What is needed is an exact copy of the lines from the line containing "# Plain raised" to the line containing "for node in", both lines included, and nothing else.

**Information shown:**
★ ★ ★ ★ ★ ★ ★
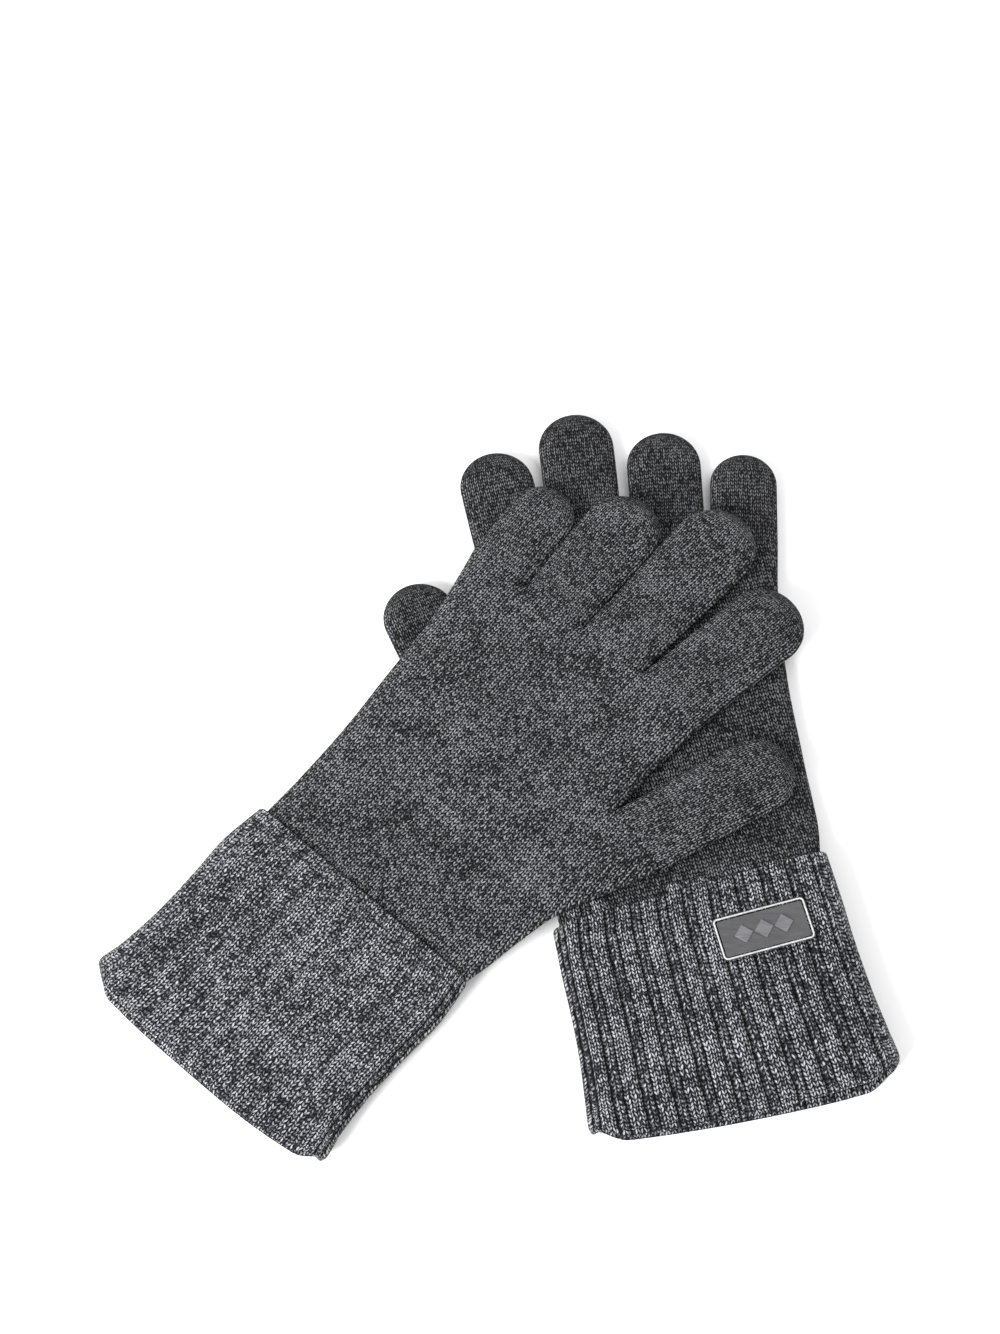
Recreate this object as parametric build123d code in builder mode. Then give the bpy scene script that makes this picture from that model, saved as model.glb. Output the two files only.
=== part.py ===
from build123d import *
import os
from math import cos, radians, sin

# A pair of knitted touchscreen gloves with turned-back ribbed cuffs, laid flat with the palms down.
# The right glove lies on the table and the left glove lies across it. All sizes are in millimetres.

# ---- fabric and thickness -------------------------------------------------------------------
ply = 2.0            # knitted fabric of hands and fingers
rib_ply = 2.2        # ribbed fabric of the wrists and cuffs
room = 4.4           # space left open inside wrists, hands and fingers
run = 0.3            # running gap between pieces that move on each other
soft_edge = 3.0      # rounding along the folded sides of hands and fingers
hand_thick = 2 * ply + room
wrist_thick = 2 * rib_ply + room
cuff_thick = wrist_thick + 2 * run + 2 * rib_ply

# ---- wrists and cuffs, along the arm --------------------------------------------------------
wrist_half = 40.5    # half the flat width of the ribbed wrist
wrist_long = 69.0    # length of the ribbed wrist up to the start of the hand
cuff_long = 68.0     # height of the turned-back cuff
hem_long = 3.5       # bound-off edge of the cuff, nearest the hand
cuff_flare = 2.9     # how much wider each side of the cuff is at its fold
fold_lip = 2.2       # thickness of the rolled fold past the end of the wrist

# ---- touch tips -----------------------------------------------------------------------------
tip_long = 21.0      # length of the conductive fingertip caps
setback = 6.0        # palm edge stops this far behind each finger's hinge

# ---- name label on the right cuff -----------------------------------------------------------
label_long = 28.5
label_wide = 13.2
label_thick = 0.6
border_wide = 1.1
border_high = 1.1
label_along = 48.8   # label centre, along the arm from the fold
label_across = -16.6 # label centre, towards the little finger
label_turn = 2.3     # degrees off square

# Each glove: where the middle of its fold lies, which way the hand points, how high its hand
# lies, where the ramp from the wrist to that height ends, and the side its thumb is on
# (+1 is to the left of the pointing direction).
gloves = {
    "left": dict(at=(-85.1, -92.5), heading=49.0, level=11.7, ramp_end=97.0, thumb_side=-1),
    "right": dict(at=(75.6, -105.1), heading=103.0, level=0.0, ramp_end=79.0, thumb_side=1),
}

# Each finger: hinge place along the arm and across it (towards the thumb), lean in degrees
# towards the thumb, distance from hinge to the centre of the round tip, and half widths at the
# hinge and at the tip.
fingers = {
    "left": {
        "little_finger": (183.0, -39.1, -5.3, 15.7, 10.0, 10.2),
        "ring_finger": (183.0, -16.9, -2.0, 28.3, 11.2, 12.0),
        "middle_finger": (185.0, 6.9, 1.5, 41.4, 11.3, 12.5),
        "index_finger": (182.0, 32.0, 8.5, 34.3, 12.0, 12.2),
        "thumb": (141.0, 55.0, 19.0, 36.0, 11.5, 11.2),
    },
    "right": {
        "little_finger": (181.0, -48.0, -14.5, 16.4, 10.4, 10.3),
        "ring_finger": (183.0, -23.8, -10.5, 26.8, 11.4, 11.5),
        "middle_finger": (185.0, 2.4, -7.5, 37.4, 11.2, 11.6),
        "index_finger": (182.0, 26.3, -1.0, 32.3, 11.2, 11.5),
        "thumb": (141.5, 53.0, 12.0, 33.7, 11.4, 11.2),
    },
}
touch_fingers = ("index_finger", "thumb")

# Outer edges of each palm between the wrist and the fingers, along and across as above.
little_edge = {
    "left": ((86.0, -40.0), (108.0, -40.0), (132.0, -41.2), (158.0, -44.6)),
    "right": ((80.0, -43.0), (100.0, -45.2), (128.0, -47.8), (158.0, -53.0)),
}
index_edge = {
    "left": ((164.0, 42.2), (150.0, 41.4)),
    "right": ((164.0, 37.6), (150.0, 38.6)),
}
thumb_edge = {
    "left": ((112.0, 54.2), (101.0, 47.9), (86.0, 44.2)),
    "right": ((112.0, 55.6), (95.0, 50.2), (82.0, 45.4)),
}

os.makedirs("parts", exist_ok=True)


def export(block, name):
    block.part.label = name
    export_step(block.part, f"parts/{name}.step")


def glove_plane(side):
    """The glove's own plan: x runs from the fold towards the fingers."""
    turn = radians(gloves[side]["heading"])
    x, y = gloves[side]["at"]
    return Plane(origin=(x, y, 0), x_dir=(cos(turn), sin(turn), 0), z_dir=(0, 0, 1))


def cross_plane(side, along):
    """Square across the arm: x runs across the glove, y runs up."""
    return Plane(glove_plane(side).from_local_coords(Vector(along, 0, 0)),
                 x_dir=glove_plane(side).y_dir, z_dir=glove_plane(side).x_dir)


def side_plane(side):
    """The glove seen from its side: x runs along the arm, y runs up."""
    return Plane(glove_plane(side).origin, x_dir=glove_plane(side).x_dir,
                 z_dir=glove_plane(side).y_dir * -1)


def spot(side, along, across):
    """A place in the glove's plan, counted across towards the thumb."""
    return (along, across * gloves[side]["thumb_side"])


def along_finger(side, name, ahead, aside=0.0):
    """A place in the plan, measured from a finger's hinge along and across that finger."""
    along, across, lean = fingers[side][name][:3]
    c, s = cos(radians(lean)), sin(radians(lean))
    return spot(side, along + ahead * c - aside * s, across + ahead * s + aside * c)


def finger_outline(side, name, inset=0.0):
    """Two circles and the hull around them, drawn in the open sketch."""
    reach, base_half, tip_half = fingers[side][name][3:]
    with Locations(along_finger(side, name, 0)):
        Circle(base_half - inset)
    with Locations(along_finger(side, name, reach)):
        Circle(tip_half - inset)
    make_hull()


def passage(side, name):
    """The way from the palm into a finger, drawn in the open sketch."""
    half = fingers[side][name][4] - ply
    with BuildLine() as outline:
        Polyline(along_finger(side, name, -half - 8, -half),
                 along_finger(side, name, 1, -half),
                 along_finger(side, name, 1, half),
                 along_finger(side, name, -half - 8, half), close=True)
    make_face(outline.edges())


def palm_front(side, aside):
    """Palm corners behind the four fingers, from the little finger to the index finger."""
    points = []
    for name in ("little_finger", "ring_finger", "middle_finger", "index_finger"):
        half = fingers[side][name][4] - aside
        points.append(along_finger(side, name, -setback, -half))
        points.append(along_finger(side, name, -setback, half))
    return points


def palm_outline(side, inset=0.0):
    """The palm's outline, drawn in the open sketch."""
    front = palm_front(side, inset)
    thumb_half = fingers[side]["thumb"][4] - inset
    web_in = along_finger(side, "thumb", -setback, -thumb_half)
    web_out = along_finger(side, "thumb", -setback, thumb_half)
    start = wrist_long - (1.0 if inset else 0.0)
    outer = [spot(side, start, -wrist_half + inset)]
    outer += [spot(side, a, q + inset) for a, q in little_edge[side]]
    inner = [spot(side, a, q - inset) for a, q in index_edge[side]]
    heel = [spot(side, a, q - inset) for a, q in thumb_edge[side]]
    heel.append(spot(side, start, wrist_half - inset))
    with BuildLine() as outline:
        Spline(*outer, front[0])
        Polyline(*front)
        Spline(front[-1], *inner, web_in)
        Line(web_in, web_out)
        Spline(web_out, *heel)
        Line(heel[-1], outer[0])
    make_face(outline.edges())


def height_band(side, inset):
    """The hand seen from its side, from the wrist's height to the height it lies at."""
    level = gloves[side]["level"]
    ramp_end = gloves[side]["ramp_end"]
    wrist_low = rib_ply + run + (rib_ply if inset else 0.0)
    wrist_high = cuff_thick - wrist_low
    low = level + inset
    high = level + hand_thick - inset
    start = wrist_long - 5
    with BuildLine() as outline:
        Polyline((start, wrist_low), (wrist_long, wrist_low), (ramp_end, low), (260, low),
                 (260, high), (ramp_end, high), (wrist_long, wrist_high), (start, wrist_high),
                 close=True)
    make_face(outline.edges())


for side in gloves:
    plan = glove_plane(side)
    middle = cuff_thick / 2

    # ---- ribbed wrist: the inner ply that the cuff is turned back over ----------------------
    with BuildPart() as wrist_rib:
        with BuildSketch(cross_plane(side, run)):
            with Locations((0, middle)):
                SlotOverall(2 * wrist_half, wrist_thick)
                SlotOverall(2 * (wrist_half - rib_ply), room, mode=Mode.SUBTRACT)
        extrude(amount=wrist_long - run)
    export(wrist_rib, f"{side}_wrist_rib")

    # ---- cuff: the outer ply, with the rolled fold that closes it past the wrist's end ------
    sleeve_half = wrist_half + run
    with BuildPart() as cuff:
        with BuildSketch(cross_plane(side, -fold_lip)):
            with Locations((0, middle)):
                SlotOverall(2 * (sleeve_half + rib_ply + cuff_flare), cuff_thick)
        with BuildSketch(cross_plane(side, cuff_long)):
            with Locations((0, middle)):
                SlotOverall(2 * (sleeve_half + rib_ply), cuff_thick)
        loft()
        fold_rim = cuff.faces().sort_by(Axis(plan.origin, plan.x_dir))[0]
        fillet(fold_rim.edges(), radius=fold_lip * 0.8)
        with BuildSketch(cross_plane(side, 0)):
            with Locations((0, middle)):
                SlotOverall(2 * (sleeve_half + cuff_flare), wrist_thick + 2 * run)
        with BuildSketch(cross_plane(side, cuff_long)):
            with Locations((0, middle)):
                SlotOverall(2 * sleeve_half, wrist_thick + 2 * run)
        loft(mode=Mode.SUBTRACT)
        with BuildSketch(cross_plane(side, -fold_lip - 1)):
            with Locations((0, middle)):
                SlotOverall(2 * (wrist_half - rib_ply), room)
        extrude(amount=fold_lip + 2, mode=Mode.SUBTRACT)

    hem_line = cross_plane(side, cuff_long - hem_long)
    with BuildPart() as cuff_body:
        add(cuff.part)
        split(bisect_by=hem_line, keep=Keep.BOTTOM)
    export(cuff_body, f"{side}_cuff")
    with BuildPart() as cuff_hem:
        add(cuff.part)
        split(bisect_by=hem_line, keep=Keep.TOP)
    export(cuff_hem, f"{side}_cuff_hem")

    # ---- hand: palm and back in one flat tube, open to the wrist and to every finger --------
    with BuildPart() as hand_room:
        with BuildSketch(plan):
            palm_outline(side, inset=ply)
            for name in fingers[side]:
                passage(side, name)
        extrude(amount=40)
        with BuildSketch(side_plane(side)):
            height_band(side, ply)
        extrude(amount=120, both=True, mode=Mode.INTERSECT)

    with BuildPart() as hand:
        with BuildSketch(plan):
            palm_outline(side)
            for name in fingers[side]:
                with Locations(along_finger(side, name, 0)):
                    Circle(fingers[side][name][4] + run, mode=Mode.SUBTRACT)
        extrude(amount=40)
        with BuildSketch(side_plane(side)):
            height_band(side, 0.0)
        extrude(amount=120, both=True, mode=Mode.INTERSECT)
        add(hand_room.part, mode=Mode.SUBTRACT)
    export(hand, f"{side}_hand")

    # ---- fingers and thumb, the index and thumb with conductive caps ------------------------
    level = gloves[side]["level"]
    for name in fingers[side]:
        lean, reach, base_half, tip_half = fingers[side][name][2:]
        with BuildPart() as finger:
            with BuildSketch(plan.offset(level)):
                finger_outline(side, name)
            extrude(amount=hand_thick)
            fillet(finger.edges().group_by(Axis.Z)[0], radius=soft_edge)
            fillet(finger.edges().group_by(Axis.Z)[-1], radius=soft_edge)
            with BuildSketch(plan.offset(level + ply)):
                finger_outline(side, name, inset=ply)
                passage(side, name)
            extrude(amount=room, mode=Mode.SUBTRACT)
        if name not in touch_fingers:
            export(finger, f"{side}_{name}")
            continue
        turn = radians(gloves[side]["heading"] + lean * gloves[side]["thumb_side"])
        seam = plan.from_local_coords(Vector(*along_finger(side, name, reach + tip_half - tip_long)))
        seam_plane = Plane(seam, x_dir=(0, 0, 1), z_dir=(cos(turn), sin(turn), 0))
        with BuildPart() as finger_body:
            add(finger.part)
            split(bisect_by=seam_plane, keep=Keep.BOTTOM)
        export(finger_body, f"{side}_{name}")
        with BuildPart() as touch_tip:
            add(finger.part)
            split(bisect_by=seam_plane, keep=Keep.TOP)
        export(touch_tip, f"{side}_{name.replace('_finger', '')}_touch_tip")

# ---- label sewn to the right cuff -----------------------------------------------------------
right_plan = glove_plane("right")
label_at = right_plan.from_local_coords(Vector(*spot("right", label_along, label_across)))
label_heading = radians(gloves["right"]["heading"] - 90 + label_turn)
label_plane = Plane(origin=(label_at.X, label_at.Y, cuff_thick),
                    x_dir=(cos(label_heading), sin(label_heading), 0), z_dir=(0, 0, 1))

with BuildPart() as label_patch:
    with BuildSketch(label_plane):
        RectangleRounded(label_long - 2 * border_wide, label_wide - 2 * border_wide, 0.6)
    extrude(amount=label_thick)
export(label_patch, "right_label_patch")

with BuildPart() as label_border:
    with BuildSketch(label_plane):
        RectangleRounded(label_long, label_wide, 1.2)
        RectangleRounded(label_long - 2 * border_wide, label_wide - 2 * border_wide, 0.6,
                         mode=Mode.SUBTRACT)
    extrude(amount=border_high)
    fillet(label_border.edges().group_by(Axis.Z)[-1], radius=0.4)
export(label_border, "right_label_border")

# Plain raised sign in the middle of the patch: a row of three lozenges.
with BuildPart() as label_motif:
    with BuildSketch(label_plane.offset(label_thick)):
        with GridLocations(6.2, 1, 3, 1):
            RegularPolygon(radius=2.9, side_count=4)
    extrude(amount=0.5)
    chamfer(label_motif.faces().sort_by(Axis.Z)[-1].edges(), length=0.2)
export(label_motif, "right_label_motif")

# Overcast stitches lying across the border.
stitch_long = 1.5
stitch_wide = 0.4
with BuildPart() as label_stitches:
    with BuildSketch(label_plane.offset(border_high)):
        for edge_side in (-1, 1):
            with Locations((0, edge_side * (label_wide - border_wide) / 2)):
                with GridLocations(1.45, 1, 18, 1):
                    Rectangle(stitch_wide, border_wide * 0.6)
            with Locations((edge_side * (label_long - border_wide) / 2, 0)):
                with GridLocations(1, 1.45, 1, 7):
                    Rectangle(border_wide * 0.6, stitch_wide)
    extrude(amount=0.2)
export(label_stitches, "right_label_stitches")
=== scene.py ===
"""A pair of knitted touchscreen gloves with turned-back ribbed cuffs, one lying across the other."""
import math

import bmesh
import bpy
import numpy as np
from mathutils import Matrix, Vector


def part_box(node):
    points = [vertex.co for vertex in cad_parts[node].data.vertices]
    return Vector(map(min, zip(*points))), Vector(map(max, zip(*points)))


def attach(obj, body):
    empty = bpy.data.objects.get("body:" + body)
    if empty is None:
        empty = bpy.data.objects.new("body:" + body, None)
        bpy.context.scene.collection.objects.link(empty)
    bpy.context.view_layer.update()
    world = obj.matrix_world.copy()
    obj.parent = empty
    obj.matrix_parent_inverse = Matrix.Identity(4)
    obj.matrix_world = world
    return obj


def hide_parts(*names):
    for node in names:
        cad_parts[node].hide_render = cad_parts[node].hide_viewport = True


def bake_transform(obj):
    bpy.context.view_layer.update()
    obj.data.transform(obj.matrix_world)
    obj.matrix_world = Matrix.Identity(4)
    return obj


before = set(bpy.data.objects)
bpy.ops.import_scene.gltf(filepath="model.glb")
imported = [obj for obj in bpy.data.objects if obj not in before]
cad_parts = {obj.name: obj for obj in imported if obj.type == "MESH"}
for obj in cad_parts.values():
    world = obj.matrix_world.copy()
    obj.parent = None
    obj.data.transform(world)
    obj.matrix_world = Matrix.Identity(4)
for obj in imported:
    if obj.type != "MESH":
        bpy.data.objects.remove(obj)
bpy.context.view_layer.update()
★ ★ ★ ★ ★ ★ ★
**Reply:**
# Plain raised sign in the middle of the patch: a row of three lozenges.
with BuildPart() as label_motif:
    with BuildSketch(label_plane.offset(label_thick)):
        with GridLocations(6.2, 1, 3, 1):
            RegularPolygon(radius=2.9, side_count=4)
    extrude(amount=0.5)
    chamfer(label_motif.faces().sort_by(Axis.Z)[-1].edges(), length=0.2)
export(label_motif, "right_label_motif")

# Overcast stitches lying across the border.
stitch_long = 1.5
stitch_wide = 0.4
with BuildPart() as label_stitches:
    with BuildSketch(label_plane.offset(border_high)):
        for edge_side in (-1, 1):
            with Locations((0, edge_side * (label_wide - border_wide) / 2)):
                with GridLocations(1.45, 1, 18, 1):
                    Rectangle(stitch_wide, border_wide * 0.6)
            with Locations((edge_side * (label_long - border_wide) / 2, 0)):
                with GridLocations(1, 1.45, 1, 7):
                    Rectangle(border_wide * 0.6, stitch_wide)
    extrude(amount=0.2)
export(label_stitches, "right_label_stitches")
=== scene.py ===
"""A pair of knitted touchscreen gloves with turned-back ribbed cuffs, one lying across the other."""
import math

import bmesh
import bpy
import numpy as np
from mathutils import Matrix, Vector


def part_box(node):
    points = [vertex.co for vertex in cad_parts[node].data.vertices]
    return Vector(map(min, zip(*points))), Vector(map(max, zip(*points)))


def attach(obj, body):
    empty = bpy.data.objects.get("body:" + body)
    if empty is None:
        empty = bpy.data.objects.new("body:" + body, None)
        bpy.context.scene.collection.objects.link(empty)
    bpy.context.view_layer.update()
    world = obj.matrix_world.copy()
    obj.parent = empty
    obj.matrix_parent_inverse = Matrix.Identity(4)
    obj.matrix_world = world
    return obj


def hide_parts(*names):
    for node in names:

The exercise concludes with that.